[START EXERCISE INPUTS]
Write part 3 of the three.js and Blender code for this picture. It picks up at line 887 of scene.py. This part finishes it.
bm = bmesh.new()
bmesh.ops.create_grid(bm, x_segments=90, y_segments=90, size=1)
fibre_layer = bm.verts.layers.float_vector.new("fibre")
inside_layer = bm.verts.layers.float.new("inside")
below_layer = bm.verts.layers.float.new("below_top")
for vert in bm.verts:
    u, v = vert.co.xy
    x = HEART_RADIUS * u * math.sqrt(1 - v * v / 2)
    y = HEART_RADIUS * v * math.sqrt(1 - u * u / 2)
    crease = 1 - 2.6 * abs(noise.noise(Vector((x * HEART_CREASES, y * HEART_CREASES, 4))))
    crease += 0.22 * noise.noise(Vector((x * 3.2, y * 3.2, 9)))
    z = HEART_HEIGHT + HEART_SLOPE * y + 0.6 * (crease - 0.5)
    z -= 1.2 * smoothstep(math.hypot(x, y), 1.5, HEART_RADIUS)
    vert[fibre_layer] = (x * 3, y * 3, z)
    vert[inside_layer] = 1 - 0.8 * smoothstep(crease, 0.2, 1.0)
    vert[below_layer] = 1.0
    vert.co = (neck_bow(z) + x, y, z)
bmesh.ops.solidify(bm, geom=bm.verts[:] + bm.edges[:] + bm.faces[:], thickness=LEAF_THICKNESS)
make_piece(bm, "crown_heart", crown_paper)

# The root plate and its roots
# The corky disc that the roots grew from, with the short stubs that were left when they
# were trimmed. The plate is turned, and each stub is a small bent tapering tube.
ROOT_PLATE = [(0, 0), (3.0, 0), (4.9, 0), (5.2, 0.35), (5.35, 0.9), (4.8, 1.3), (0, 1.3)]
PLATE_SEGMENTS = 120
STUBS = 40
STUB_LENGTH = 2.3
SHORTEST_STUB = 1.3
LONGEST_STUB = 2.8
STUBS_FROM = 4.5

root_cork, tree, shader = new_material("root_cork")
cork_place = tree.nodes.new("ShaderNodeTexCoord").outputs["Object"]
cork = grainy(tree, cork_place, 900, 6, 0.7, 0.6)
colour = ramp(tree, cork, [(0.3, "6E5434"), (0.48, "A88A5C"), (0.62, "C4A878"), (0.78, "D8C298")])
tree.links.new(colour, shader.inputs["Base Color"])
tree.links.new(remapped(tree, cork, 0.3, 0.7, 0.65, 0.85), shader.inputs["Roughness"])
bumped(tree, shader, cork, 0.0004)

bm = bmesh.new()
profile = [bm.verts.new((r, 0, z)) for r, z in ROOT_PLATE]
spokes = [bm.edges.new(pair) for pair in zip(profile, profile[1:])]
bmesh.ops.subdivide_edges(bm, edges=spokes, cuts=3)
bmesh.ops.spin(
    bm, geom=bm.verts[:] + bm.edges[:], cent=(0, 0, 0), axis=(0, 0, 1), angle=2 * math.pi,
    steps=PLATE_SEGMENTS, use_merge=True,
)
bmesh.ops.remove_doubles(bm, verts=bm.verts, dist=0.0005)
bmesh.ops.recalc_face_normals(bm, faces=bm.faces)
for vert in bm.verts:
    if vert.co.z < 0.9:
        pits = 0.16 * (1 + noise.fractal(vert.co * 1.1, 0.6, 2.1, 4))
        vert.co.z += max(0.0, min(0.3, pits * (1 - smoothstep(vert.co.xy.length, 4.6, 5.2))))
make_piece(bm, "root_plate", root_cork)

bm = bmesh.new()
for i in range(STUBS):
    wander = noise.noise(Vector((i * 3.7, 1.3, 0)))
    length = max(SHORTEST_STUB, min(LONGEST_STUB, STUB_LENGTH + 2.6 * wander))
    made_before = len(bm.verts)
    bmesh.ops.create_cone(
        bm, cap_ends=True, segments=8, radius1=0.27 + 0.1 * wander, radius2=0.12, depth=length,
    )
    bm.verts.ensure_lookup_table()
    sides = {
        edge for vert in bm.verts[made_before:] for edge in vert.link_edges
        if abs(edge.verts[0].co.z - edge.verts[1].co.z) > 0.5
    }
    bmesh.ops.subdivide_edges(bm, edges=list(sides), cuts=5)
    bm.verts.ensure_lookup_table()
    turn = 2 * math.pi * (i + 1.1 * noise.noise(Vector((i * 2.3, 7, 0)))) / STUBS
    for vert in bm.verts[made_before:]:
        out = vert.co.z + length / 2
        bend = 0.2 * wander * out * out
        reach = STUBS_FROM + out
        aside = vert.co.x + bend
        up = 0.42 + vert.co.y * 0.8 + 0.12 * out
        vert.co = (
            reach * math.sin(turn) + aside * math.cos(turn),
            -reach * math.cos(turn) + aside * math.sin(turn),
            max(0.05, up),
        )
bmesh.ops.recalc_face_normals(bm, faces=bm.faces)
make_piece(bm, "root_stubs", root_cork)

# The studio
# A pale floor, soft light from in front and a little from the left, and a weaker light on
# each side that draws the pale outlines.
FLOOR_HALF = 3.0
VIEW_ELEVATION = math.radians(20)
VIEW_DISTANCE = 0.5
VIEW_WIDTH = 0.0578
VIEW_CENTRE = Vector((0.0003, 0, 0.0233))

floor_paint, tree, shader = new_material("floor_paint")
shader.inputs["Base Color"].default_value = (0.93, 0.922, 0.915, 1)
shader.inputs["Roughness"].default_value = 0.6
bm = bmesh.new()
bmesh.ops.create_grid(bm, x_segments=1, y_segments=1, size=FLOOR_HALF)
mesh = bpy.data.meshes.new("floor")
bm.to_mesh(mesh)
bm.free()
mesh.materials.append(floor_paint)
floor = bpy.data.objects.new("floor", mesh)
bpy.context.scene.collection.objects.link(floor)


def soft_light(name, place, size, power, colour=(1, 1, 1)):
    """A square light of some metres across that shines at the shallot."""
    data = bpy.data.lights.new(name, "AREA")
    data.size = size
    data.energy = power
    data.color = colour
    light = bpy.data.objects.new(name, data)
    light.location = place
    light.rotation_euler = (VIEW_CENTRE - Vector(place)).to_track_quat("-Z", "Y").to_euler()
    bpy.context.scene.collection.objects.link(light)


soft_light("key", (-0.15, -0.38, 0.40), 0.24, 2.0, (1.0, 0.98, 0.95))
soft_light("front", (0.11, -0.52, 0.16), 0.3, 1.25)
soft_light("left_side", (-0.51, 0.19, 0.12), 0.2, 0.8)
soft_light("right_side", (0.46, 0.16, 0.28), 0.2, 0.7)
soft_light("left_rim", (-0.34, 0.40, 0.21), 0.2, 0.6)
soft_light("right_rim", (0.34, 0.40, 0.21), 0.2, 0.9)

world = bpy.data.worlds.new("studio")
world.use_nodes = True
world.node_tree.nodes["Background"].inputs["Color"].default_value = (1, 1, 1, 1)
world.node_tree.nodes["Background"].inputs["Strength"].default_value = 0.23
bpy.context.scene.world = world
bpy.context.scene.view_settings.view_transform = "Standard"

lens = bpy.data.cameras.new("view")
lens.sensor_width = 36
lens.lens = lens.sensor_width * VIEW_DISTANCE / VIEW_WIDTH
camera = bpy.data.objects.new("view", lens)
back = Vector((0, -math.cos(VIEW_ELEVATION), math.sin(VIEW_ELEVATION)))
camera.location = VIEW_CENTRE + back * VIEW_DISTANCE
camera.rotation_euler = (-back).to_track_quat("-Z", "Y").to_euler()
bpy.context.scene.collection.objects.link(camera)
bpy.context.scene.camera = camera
[END EXERCISE INPUTS]
[START EXERCISE INPUTS]
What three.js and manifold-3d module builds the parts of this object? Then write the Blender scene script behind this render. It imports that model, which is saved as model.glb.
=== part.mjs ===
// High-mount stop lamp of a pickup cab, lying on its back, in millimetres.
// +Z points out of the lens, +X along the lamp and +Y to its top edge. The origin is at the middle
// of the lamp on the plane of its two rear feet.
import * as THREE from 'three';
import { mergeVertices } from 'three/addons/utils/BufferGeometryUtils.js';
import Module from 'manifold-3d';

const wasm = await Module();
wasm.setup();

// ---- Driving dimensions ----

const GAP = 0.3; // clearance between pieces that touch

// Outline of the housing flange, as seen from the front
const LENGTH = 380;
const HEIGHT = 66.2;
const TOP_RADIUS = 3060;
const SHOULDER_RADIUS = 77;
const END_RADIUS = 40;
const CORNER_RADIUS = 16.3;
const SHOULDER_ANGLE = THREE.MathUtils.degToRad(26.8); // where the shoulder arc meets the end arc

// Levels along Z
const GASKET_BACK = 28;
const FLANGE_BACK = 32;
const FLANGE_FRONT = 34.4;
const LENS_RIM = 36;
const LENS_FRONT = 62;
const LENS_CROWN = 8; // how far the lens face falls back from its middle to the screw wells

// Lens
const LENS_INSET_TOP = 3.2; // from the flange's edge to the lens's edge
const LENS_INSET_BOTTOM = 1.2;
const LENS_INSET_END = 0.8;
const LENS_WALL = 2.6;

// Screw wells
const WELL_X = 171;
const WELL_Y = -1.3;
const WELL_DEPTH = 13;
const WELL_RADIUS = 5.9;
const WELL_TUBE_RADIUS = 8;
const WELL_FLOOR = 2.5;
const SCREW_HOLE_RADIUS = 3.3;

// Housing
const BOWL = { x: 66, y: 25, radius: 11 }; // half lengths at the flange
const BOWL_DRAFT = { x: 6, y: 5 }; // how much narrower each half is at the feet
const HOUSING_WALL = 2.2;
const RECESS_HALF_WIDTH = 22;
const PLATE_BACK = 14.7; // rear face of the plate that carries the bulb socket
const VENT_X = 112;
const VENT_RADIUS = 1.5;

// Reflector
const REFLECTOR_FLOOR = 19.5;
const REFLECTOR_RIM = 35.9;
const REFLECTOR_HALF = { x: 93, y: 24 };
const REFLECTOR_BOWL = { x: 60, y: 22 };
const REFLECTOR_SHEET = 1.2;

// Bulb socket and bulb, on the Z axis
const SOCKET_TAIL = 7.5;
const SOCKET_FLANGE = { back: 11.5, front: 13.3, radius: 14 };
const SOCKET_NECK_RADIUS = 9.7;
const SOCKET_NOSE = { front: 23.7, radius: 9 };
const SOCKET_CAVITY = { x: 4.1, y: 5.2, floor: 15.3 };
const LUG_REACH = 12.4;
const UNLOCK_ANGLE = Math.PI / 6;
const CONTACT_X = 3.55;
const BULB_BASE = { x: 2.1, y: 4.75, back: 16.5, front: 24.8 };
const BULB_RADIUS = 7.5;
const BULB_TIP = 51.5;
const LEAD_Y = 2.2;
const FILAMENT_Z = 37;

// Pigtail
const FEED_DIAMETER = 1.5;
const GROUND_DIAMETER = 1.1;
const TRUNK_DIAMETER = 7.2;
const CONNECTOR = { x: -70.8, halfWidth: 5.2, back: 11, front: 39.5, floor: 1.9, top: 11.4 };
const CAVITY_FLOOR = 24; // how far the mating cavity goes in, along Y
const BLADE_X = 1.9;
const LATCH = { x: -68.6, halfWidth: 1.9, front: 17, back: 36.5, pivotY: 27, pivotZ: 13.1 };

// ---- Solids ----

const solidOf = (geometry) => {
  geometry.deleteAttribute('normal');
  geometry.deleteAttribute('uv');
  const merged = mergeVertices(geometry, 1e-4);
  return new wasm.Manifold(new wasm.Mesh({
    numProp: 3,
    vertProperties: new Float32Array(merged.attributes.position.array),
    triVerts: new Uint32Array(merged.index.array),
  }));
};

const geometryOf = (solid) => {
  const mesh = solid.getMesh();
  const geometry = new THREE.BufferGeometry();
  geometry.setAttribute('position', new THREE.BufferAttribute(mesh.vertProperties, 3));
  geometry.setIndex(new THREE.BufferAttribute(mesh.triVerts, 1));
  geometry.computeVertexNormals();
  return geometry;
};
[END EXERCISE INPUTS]
> WHAT THIS TASK INVOLVES: Copy the records above exactly, beginning at the line that contains "What three.js and" and stopping after the line that contains "const LENS_CROWN = 8;".

> TASK RESULT:
What three.js and manifold-3d module builds the parts of this object? Then write the Blender scene script behind this render. It imports that model, which is saved as model.glb.
=== part.mjs ===
// High-mount stop lamp of a pickup cab, lying on its back, in millimetres.
// +Z points out of the lens, +X along the lamp and +Y to its top edge. The origin is at the middle
// of the lamp on the plane of its two rear feet.
import * as THREE from 'three';
import { mergeVertices } from 'three/addons/utils/BufferGeometryUtils.js';
import Module from 'manifold-3d';

const wasm = await Module();
wasm.setup();

// ---- Driving dimensions ----

const GAP = 0.3; // clearance between pieces that touch

// Outline of the housing flange, as seen from the front
const LENGTH = 380;
const HEIGHT = 66.2;
const TOP_RADIUS = 3060;
const SHOULDER_RADIUS = 77;
const END_RADIUS = 40;
const CORNER_RADIUS = 16.3;
const SHOULDER_ANGLE = THREE.MathUtils.degToRad(26.8); // where the shoulder arc meets the end arc

// Levels along Z
const GASKET_BACK = 28;
const FLANGE_BACK = 32;
const FLANGE_FRONT = 34.4;
const LENS_RIM = 36;
const LENS_FRONT = 62;
const LENS_CROWN = 8; // how far the lens face falls back from its middle to the screw wells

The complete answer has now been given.